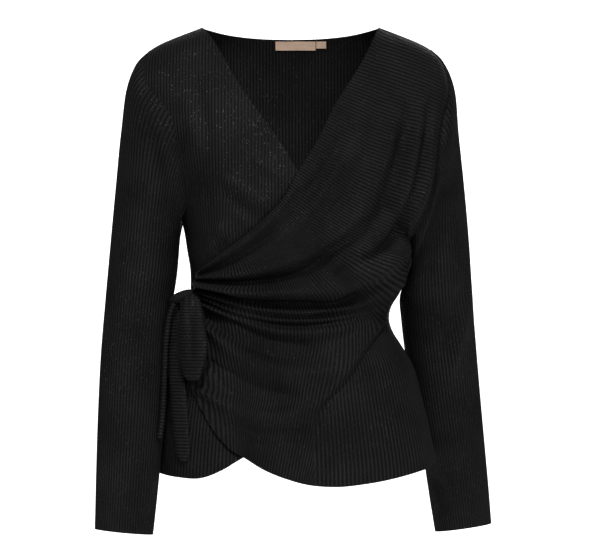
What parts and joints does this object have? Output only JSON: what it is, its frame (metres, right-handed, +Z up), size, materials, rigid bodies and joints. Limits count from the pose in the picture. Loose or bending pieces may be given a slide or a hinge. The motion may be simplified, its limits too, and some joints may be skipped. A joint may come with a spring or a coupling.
{
  "type": "long-sleeved wrap knit top",
  "caption": "Black fine-rib knit top with long sleeves, a deep V neck, a draped front that wraps over and gathers into a tie at one side of the waist, and a rounded wrap hem.",
  "frame": {"origin": "middle of the neck opening at the height of the high points of the shoulders, on the plane of the side seams: where the wearer's shoulders hold the garment", "axes": "+Z up, -Y to the front of the garment, +X towards the wearer's left arm"},
  "size_m": [0.5124, 0.236, 0.6557],
  "materials": {
    "rib_knit": "soft sheen, fine lurex specks",
    "label_satin": "satin"
  },
  "bodies": {
    "root": {"back": "rib_knit", "front_under": "rib_knit", "front_wrap": "rib_knit", "sleeve_right_arm": "rib_knit", "sleeve_left_arm": "rib_knit", "tie_knot": "rib_knit", "tie_loop": "rib_knit", "tie_wide_tail": "rib_knit", "tie_narrow_tail": "rib_knit", "label": "label_satin", "size_tab": "label_satin"}
  },
  "joints": []
}
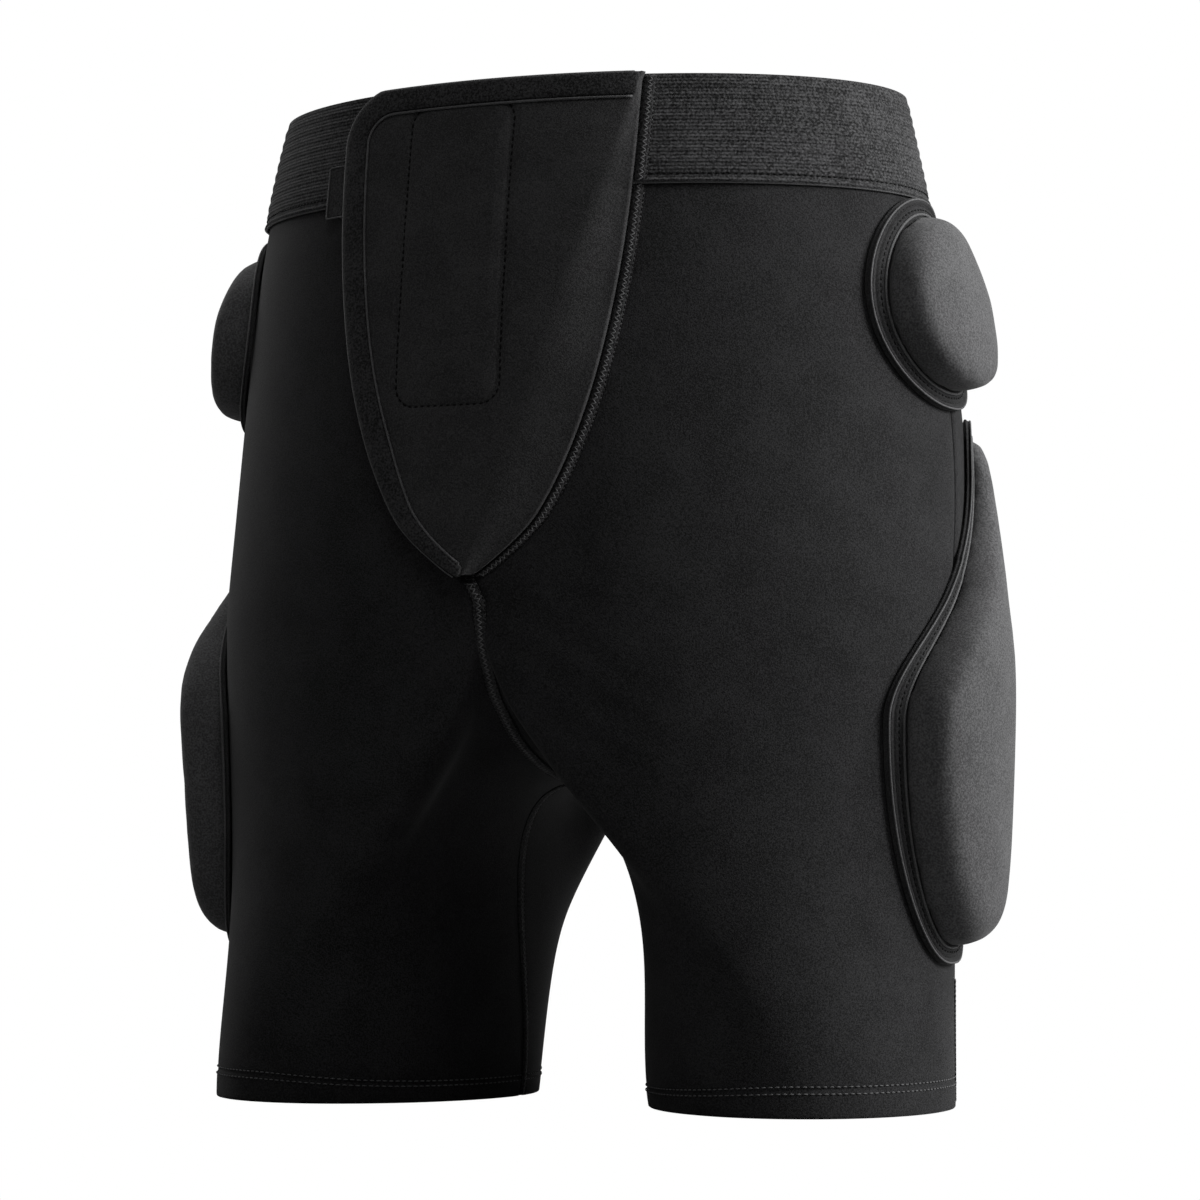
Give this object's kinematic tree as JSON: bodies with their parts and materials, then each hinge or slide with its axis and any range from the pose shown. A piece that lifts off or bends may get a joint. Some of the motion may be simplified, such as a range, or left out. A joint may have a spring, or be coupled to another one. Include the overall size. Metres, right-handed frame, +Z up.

◇ ◇ ◇ ◇ ◇ ◇ ◇

WRITTEN REQUEST = Output the whole listing above again, word for word.

CORRECT ANSWER =
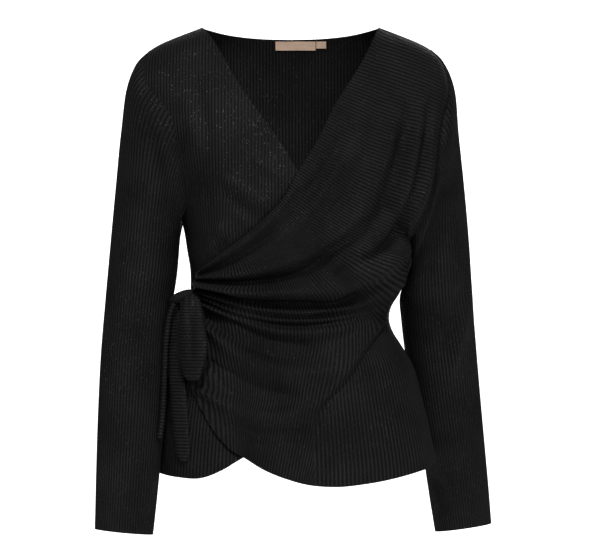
What parts and joints does this object have? Output only JSON: what it is, its frame (metres, right-handed, +Z up), size, materials, rigid bodies and joints. Limits count from the pose in the picture. Loose or bending pieces may be given a slide or a hinge. The motion may be simplified, its limits too, and some joints may be skipped. A joint may come with a spring or a coupling.
{
  "type": "long-sleeved wrap knit top",
  "caption": "Black fine-rib knit top with long sleeves, a deep V neck, a draped front that wraps over and gathers into a tie at one side of the waist, and a rounded wrap hem.",
  "frame": {"origin": "middle of the neck opening at the height of the high points of the shoulders, on the plane of the side seams: where the wearer's shoulders hold the garment", "axes": "+Z up, -Y to the front of the garment, +X towards the wearer's left arm"},
  "size_m": [0.5124, 0.236, 0.6557],
  "materials": {
    "rib_knit": "soft sheen, fine lurex specks",
    "label_satin": "satin"
  },
  "bodies": {
    "root": {"back": "rib_knit", "front_under": "rib_knit", "front_wrap": "rib_knit", "sleeve_right_arm": "rib_knit", "sleeve_left_arm": "rib_knit", "tie_knot": "rib_knit", "tie_loop": "rib_knit", "tie_wide_tail": "rib_knit", "tie_narrow_tail": "rib_knit", "label": "label_satin", "size_tab": "label_satin"}
  },
  "joints": []
}
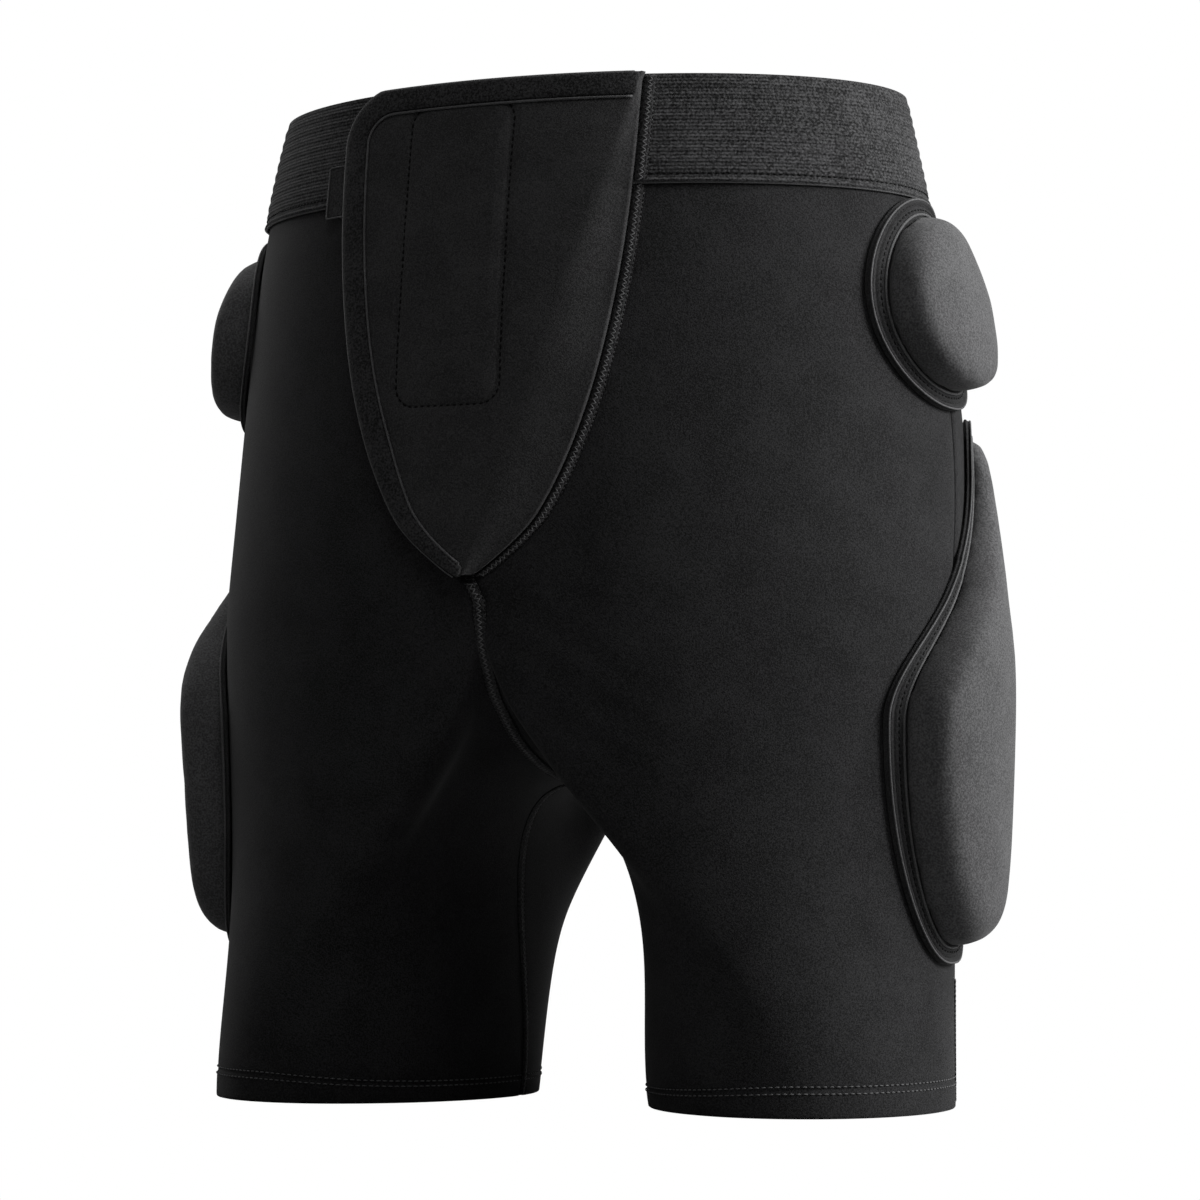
Give this object's kinematic tree as JSON: bodies with their parts and materials, then each hinge or slide with its axis and any range from the pose shown. A piece that lifts off or bends may get a joint. Some of the motion may be simplified, such as a range, or left out. A joint may have a spring, or be coupled to another one. Include the overall size. Metres, right-handed frame, +Z up.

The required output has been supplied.